● Supplied information
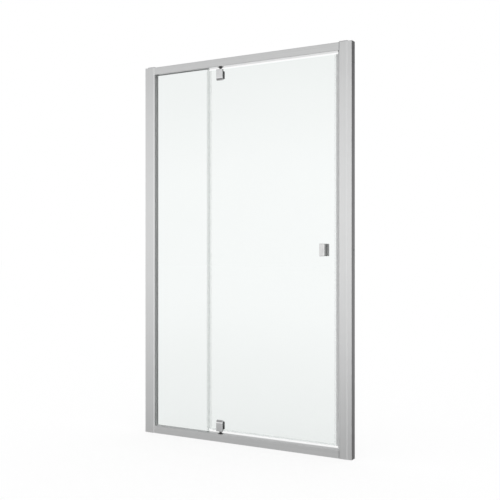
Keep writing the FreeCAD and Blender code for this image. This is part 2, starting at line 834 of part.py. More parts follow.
def door_seals():
    """Seals on the door pane's two upright edges and on its bottom edge."""
    closing = new_body("door_magnet_seal", along="door_right")
    case = "-magnet_case_depth"
    outline = both_halves([
        (f"{case} - seal_wall", "-seal_inner"),
        (f"{case} - magnet_seal_leg", "-seal_inner"),
        (f"{case} - magnet_seal_leg", "-seal_half"),
        (case, "-seal_half"),
        (case, "-magnet_case_width / 2"),
        ("-seal_wall", "-magnet_case_width / 2", "seal_wall"),
        ("0", "-magnet_case_width / 2 + seal_wall"),
    ])
    hollow = box_loop(
        f"{case} + seal_wall", "-seal_wall",
        "-magnet_case_width / 2 + seal_wall", "magnet_case_width / 2 - seal_wall",
    )
    extrude(closing, "seal", "z", [outline, hollow], "door_seal_bottom", "door_glass_top")
    start = "door_right - magnet_case_depth + seal_wall + snug_gap"
    magnet_bar("door_magnet", start, "door_seal_bottom", "door_glass_top")

    pivot_side = new_body("door_pivot_edge_seal", along="door_left")
    finned = [
        ("0", "-seal_half"),
        ("pivot_seal_leg", "-seal_half"),
        ("pivot_seal_leg", "-seal_inner"),
        ("seal_wall", "-seal_inner"),
        ("seal_wall", "seal_inner"),
        ("pivot_seal_leg", "seal_inner"),
        ("pivot_seal_leg", "seal_half"),
        ("2 * seal_wall", "seal_half"),
        ("0", "fin_back"),
        ("-fin_reach", "fin_back"),
        ("-fin_reach", "fin_front"),
        ("-seal_wall", "fin_front"),
        ("0", "seal_half"),
    ]
    extrude(pivot_side, "seal", "z", [finned], "door_glass_bottom", "door_glass_top")

    drip = [
        ("-seal_half", "0"),
        ("0", "0"),
        ("drip_reach", "-drip_drop"),
        ("drip_reach + drip_thick", "-drip_drop"),
        ("2 * drip_thick", "0"),
        ("seal_half", "0"),
        ("seal_half", "bottom_seal_leg"),
        ("seal_inner", "bottom_seal_leg"),
        ("seal_inner", "seal_wall"),
        ("-seal_inner", "seal_wall"),
        ("-seal_inner", "bottom_seal_leg"),
        ("-seal_half", "bottom_seal_leg"),
    ]
    spans = {
        "short": ("door_left + pivot_seal_leg + clear_gap", "pivot_x - hinge_half - clear_gap"),
        "long": (
            "pivot_x + hinge_half + clear_gap",
            "door_right - magnet_case_depth - magnet_seal_leg - clear_gap",
        ),
    }
    for length, (start, end) in spans.items():
        bottom = new_body(f"door_bottom_seal_{length}", up="door_seal_bottom")
        extrude(bottom, "seal", "x", [drip], start, end)


def hinge_cover(label, place):
    """Front half of a hinge, with a sloped far end and the boss that fills the glass's notch.

    Every hinge piece starts at the hinge's end by the rail and runs away from it.
    """
    body = new_body(label, **place)
    profile = [
        ("-cover_back", "0"),
        ("-cover_front + cover_nose", "0", "-cover_nose"),
        ("-cover_front", "cover_nose"),
        ("-cover_front", "cover_slope_start", "-cover_slope_round"),
        ("-cover_end_front", "cover_height"),
        ("-cover_back", "cover_height"),
    ]
    extrude(body, "cover", "x", [profile], "-hinge_half", "hinge_half")
    dress_edges(
        body, "PartDesign::Fillet", "side_rounds", "cover_round",
        lambda edge: near(edge.BoundBox.XMin, edge.BoundBox.XMax)
        and edge.BoundBox.YMin < -size("cover_end_front") - 0.5
        and edge.Length > size("cover_slope_run") - 1,
    )
    boss = box_loop("-boss_half", "boss_half", "0", "boss_height")
    extrude(body, "boss", "y", [boss], "-cover_back", "boss_back")
    bore = [("0", "0", "pin_bore")]
    extrude(body, "pin_bore", "z", bore, "0", "pin_in_boss + snug_gap", cut=True)
    threads = [
        (f"{sign}hinge_screw_offset", "hinge_screw_height", "hinge_screw_radius + snug_gap / 2")
        for sign in ("", "-")
    ]
    extrude(body, "screw_holes", "y", threads, "-hinge_screw_end - snug_gap", "boss_back", cut=True)


def hinge_plate(label, place):
    """Back half of a hinge, which clamps the glass, with two countersunk screw holes."""
    body = new_body(label, **place)
    outline = box_loop("-hinge_half", "hinge_half", "plate_start", "plate_end")
    extrude(body, "plate", "y", [outline], "cover_back", "plate_back")
    dress_edges(
        body, "PartDesign::Fillet", "back_rounds", "cover_round",
        lambda edge: near(edge.BoundBox.YMin, size("plate_back"))
        or (edge.BoundBox.YLength > 1 and near(edge.BoundBox.YMax, size("plate_back"))),
    )
    clear = "hinge_screw_radius + clear_gap"
    holes = [(f"{sign}hinge_screw_offset", "hinge_screw_height", clear) for sign in ("", "-")]
    extrude(body, "screw_holes", "y", holes, "cover_back", "plate_back", cut=True)
    dress_edges(
        body, "PartDesign::Chamfer", "countersinks", "hinge_screw_cone + snug_gap",
        lambda edge: near(edge.BoundBox.YMin, size("plate_back"))
        and near(edge.Length, math.tau * size(clear)),
    )


def hinge_gasket(label, place, low, high, front, back):
    """Thin pad between a hinge half and the glass, with a notch round the boss."""
    body = new_body(label, **place)
    side, inner = "hinge_half - clear_gap", "boss_half + clear_gap"
    outline = [
        (f"-({side})", low),
        (f"-({inner})", low),
        (f"-({inner})", "boss_height + clear_gap"),
        (inner, "boss_height + clear_gap"),
        (inner, low),
        (side, low),
        (side, high),
        (f"-({side})", high),
    ]
    extrude(body, "pad", "y", [outline], front, back)


def pivot_pin(label, place):
    """Stepped steel pin: one end is held in the hinge's boss, the other turns in the socket."""
    body = new_body(label, **place)
    half_section = [
        ("0", "-pin_reach"),
        ("pin_radius - pin_chamfer", "-pin_reach"),
        ("pin_radius", "-pin_reach + pin_chamfer"),
        ("pin_radius", "-shoulder_length"),
        ("shoulder_radius", "-shoulder_length"),
        ("shoulder_radius", "-butt_gap"),
        ("pin_radius", "-butt_gap"),
        ("pin_radius", "pin_in_boss - pin_chamfer"),
        ("pin_radius - pin_chamfer", "pin_in_boss"),
        ("0", "pin_in_boss"),
    ]
    spin(body, "pin", half_section)


def hinge_screws(label, place):
    """Two countersunk screws that clamp the hinge halves together through the notch."""
    body = new_body(label, **place)
    spot = ("hinge_screw_offset", "hinge_screw_height")
    top = "plate_back - snug_gap"
    seat = f"{top} - hinge_screw_cone - butt_gap"
    head = extrude(body, "head", "y", [(*spot, "hinge_screw_head_radius")], seat, top)
    cone = dress_edges(
        body, "PartDesign::Chamfer", "cone", "hinge_screw_cone",
        lambda edge: near(edge.BoundBox.YMax, size(seat)),
    )
    shank = extrude(body, "shank", "y", [(*spot, "hinge_screw_radius")], "-hinge_screw_end", seat)
    mirror_across(body, "pair", [head, cone, shank], "x")


def hinge(name, up, turned):
    """One complete hinge, from the pieces that clamp the glass to the pin."""
    place = {"along": "pivot_x", "up": up, "turned": turned}
    hinge_cover(f"{name}_hinge_cover", place)
    hinge_plate(f"{name}_hinge_plate", place)
    glass_start = "door_bottom_gap - hinge_gap + seal_wall + snug_gap"
    hinge_gasket(
        f"{name}_hinge_front_gasket", place, glass_start, "cover_height - clear_gap",
        "-cover_back + gasket_slack", "-glass_half - gasket_slack",
    )
    hinge_gasket(
        f"{name}_hinge_back_gasket", place, "plate_start + clear_gap", "plate_end - clear_gap",
        "glass_half + gasket_slack", "cover_back - gasket_slack",
    )
    pivot_pin(f"{name}_pivot_pin", place)
    hinge_screws(f"{name}_hinge_screws", place)


def pivot_socket(name, up, turned):
    """Bearing block that sits in a rail's groove, and the thrust washer on it."""
    place = {"along": "pivot_x", "up": up, "turned": turned}
    body = new_body(f"{name}_pivot_socket", **place)
    block = box_loop("-socket_half", "socket_half", "-gasket_half", "gasket_half")
    extrude(body, "block", "z", [block], "socket_bottom", "rail_height")
    disc = [("0", "0", "socket_flange_radius")]
    extrude(body, "flange", "z", disc, "rail_height + butt_gap", "socket_top")
    neck = [("0", "0", "gasket_half")]
    extrude(body, "neck", "z", neck, "socket_bottom", "socket_top")
    bore = [("0", "0", "pin_bore")]
    extrude(body, "bore", "z", bore, "socket_top - socket_bore_depth", "socket_top", cut=True)

    washer = new_body(f"{name}_pivot_washer", **place)
    low = "socket_top + butt_gap"
    inner, outer = "pin_radius + washer_bore_gap", "washer_radius"
    half_section = [
        (inner, low),
        (outer, low),
        (outer, f"{low} + washer_thick"),
        (inner, f"{low} + washer_thick"),
    ]
    spin(washer, "washer", half_section)


def knob():
    """Double-sided knob with pads against the glass, and the stud that joins its halves."""
    place = {"along": "knob_x", "up": "knob_centre_height"}
    block = rounded_box_loop("knob_width / 2", "knob_height / 2", "knob_corner")
    margin = "knob_gasket_margin"
    pad = rounded_box_loop(
        f"(knob_width / 2 - {margin})", f"(knob_height / 2 - {margin})", "knob_corner"
    )
    bore = [("0", "0", "stud_radius + snug_gap")]
    for name, sign in (("front", "-"), ("back", "")):
        half = new_body(f"knob_{name}", **place)
        span = [f"{sign}knob_face", f"{sign}knob_back_face"]
        start, end = span if sign else span[::-1]
        extrude(half, "block", "y", [block], start, end)
        outer = size(f"{sign}knob_face")
        dress_edges(
            half, "PartDesign::Fillet", "face_rounds", "knob_edge_round",
            lambda edge: near(edge.BoundBox.YMin, outer) and near(edge.BoundBox.YMax, outer),
        )
        deep = [f"{sign}(knob_back_face + stud_bore_depth)", f"{sign}knob_back_face"]
        start, end = deep if sign else deep[::-1]
        extrude(half, "stud_bore", "y", bore, start, end, cut=True)
        if name == "back":
            grub_hole = [("0", "grub_depth", "grub_radius + snug_gap")]
            extrude(half, "grub_hole", "z", grub_hole, "-knob_height / 2", "0", cut=True)
        gasket = new_body(f"knob_{name}_gasket", **place)
        faces = [
            f"{sign}(knob_back_face - knob_gasket_slack)", f"{sign}(glass_half + knob_gasket_slack)"
        ]
        start, end = faces if sign else faces[::-1]
        extrude(gasket, "pad", "y", [pad, ("0", "0", "stud_radius + clear_gap")], start, end)

    stud = new_body("knob_stud", **place)
    reach = "(knob_back_face + stud_bore_depth - clear_gap)"
    extrude(stud, "stud", "y", [("0", "0", "stud_radius")], f"-{reach}", reach)
    sleeve = new_body("knob_sleeve", **place)
    ring = [("0", "0", "sleeve_radius"), ("0", "0", "stud_radius + snug_gap")]
    extrude(sleeve, "sleeve", "y", ring, "-glass_half", "glass_half")
    grub = new_body("knob_grub_screw", **place)
    tip = "-stud_radius - snug_gap / 2"
    barrel = [("0", "grub_depth", "grub_radius")]
    extrude(grub, "screw", "z", barrel, f"{tip} - grub_length", tip)


def check_document():
    """Stop if an object failed, a pocket cut nothing or a sub-part isn't sound."""
    for item in doc.Objects:
        if {"Invalid", "Error"} & set(item.State):
            raise RuntimeError(f"{item.Label} failed: {item.State}")
        if item.TypeId == "PartDesign::Pocket":
            before, after = item.BaseFeature.Shape.Volume, item.Shape.Volume
            if after >= before:
                raise RuntimeError(f"{item.Label} cuts nothing")
    for piece in subparts:
        if piece.Shape.isNull() or not piece.Shape.isValid():
            raise RuntimeError(f"{piece.Label} has no sound shape")


def main():
    """Build every sub-part of the frame and the door, and write each to its own file."""
    fill_sheet()
    for side in ("left", "right"):
        wall_channel(side)
        post(side)
        post_cap(side)
        corner_screws(side)
        lock_screws(side)
    rail("sill_rail", "0", "")
    rail("header_rail", "header_top", "x")
    fixed_glass()
    glazing_gaskets()
    edge_trim()
    infill_strips()
    strike()
    pivot_socket("lower", "0", "")
    pivot_socket("upper", "header_top", "y")
    door_glass()
    door_seals()
    hinge("lower", "lower_hinge", "")
    hinge("upper", "upper_hinge", "y")
    knob()
    doc.recompute()
    check_document()
    os.makedirs("parts", exist_ok=True)
    for piece in subparts:
        piece.Shape.exportStep(os.path.join("parts", piece.Label + ".step"))
        print(f"{piece.Label}: {len(piece.Shape.Solids)} solids, {piece.Shape.Volume:.0f} mm3")


main()
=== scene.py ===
"""Looks of the pivot shower door: satin aluminium frame, clear safety glass and polished fittings.

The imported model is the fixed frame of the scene, and every length is in metres. X runs along the
width from wall to wall, Y from the outside of the enclosure to its inside, and Z up from the floor.
"""
import logging
import math
from dataclasses import dataclass
from enum import Enum

import bmesh
import bpy
from mathutils import Matrix, Vector


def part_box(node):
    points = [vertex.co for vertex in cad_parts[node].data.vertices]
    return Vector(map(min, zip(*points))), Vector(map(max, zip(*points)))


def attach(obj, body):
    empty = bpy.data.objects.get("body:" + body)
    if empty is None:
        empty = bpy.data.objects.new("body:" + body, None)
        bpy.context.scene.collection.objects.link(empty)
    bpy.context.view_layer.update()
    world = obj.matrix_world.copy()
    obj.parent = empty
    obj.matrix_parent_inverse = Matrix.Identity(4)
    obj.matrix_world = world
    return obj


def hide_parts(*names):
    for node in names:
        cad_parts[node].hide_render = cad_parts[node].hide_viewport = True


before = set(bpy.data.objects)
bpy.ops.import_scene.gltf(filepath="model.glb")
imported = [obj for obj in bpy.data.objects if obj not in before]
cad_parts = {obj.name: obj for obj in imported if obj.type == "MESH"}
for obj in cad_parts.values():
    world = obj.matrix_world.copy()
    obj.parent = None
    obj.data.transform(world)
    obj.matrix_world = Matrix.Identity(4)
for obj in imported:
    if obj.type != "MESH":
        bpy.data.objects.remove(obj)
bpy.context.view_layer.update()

MM = 0.001
SMOOTH_UP_TO = math.radians(32)
SAME_HEIGHT = 1e-9
LEAST_SINE = 1e-6

log = logging.getLogger("shower_door")

Colour = tuple[float, float, float]
Point = tuple[float, float, float]
Curve = tuple[tuple[float, float], ...]
Faces = list[list[int]]
Socket = bpy.types.NodeSocket
Value = float | Socket
Tint = Colour | Socket

PALE: Colour = (0.92, 0.93, 0.93)
PALE_WORN: Colour = (0.95, 0.96, 0.96)
WHITE: tuple[float, float, float, float] = (1.0, 1.0, 1.0, 1.0)


class Body(Enum):
    """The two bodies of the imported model."""

    FRAME = "frame"
    DOOR = "door"


class Run(Enum):
    """The axis that an extruded piece runs along."""

    LEVEL = 0
    UPRIGHT = 2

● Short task
Exactly the lines from the line with "door_glass()" to the line with "and polished fittings.", both included, are to be extracted, and no others.

● Exercise solution
    door_glass()
    door_seals()
    hinge("lower", "lower_hinge", "")
    hinge("upper", "upper_hinge", "y")
    knob()
    doc.recompute()
    check_document()
    os.makedirs("parts", exist_ok=True)
    for piece in subparts:
        piece.Shape.exportStep(os.path.join("parts", piece.Label + ".step"))
        print(f"{piece.Label}: {len(piece.Shape.Solids)} solids, {piece.Shape.Volume:.0f} mm3")


main()
=== scene.py ===
"""Looks of the pivot shower door: satin aluminium frame, clear safety glass and polished fittings.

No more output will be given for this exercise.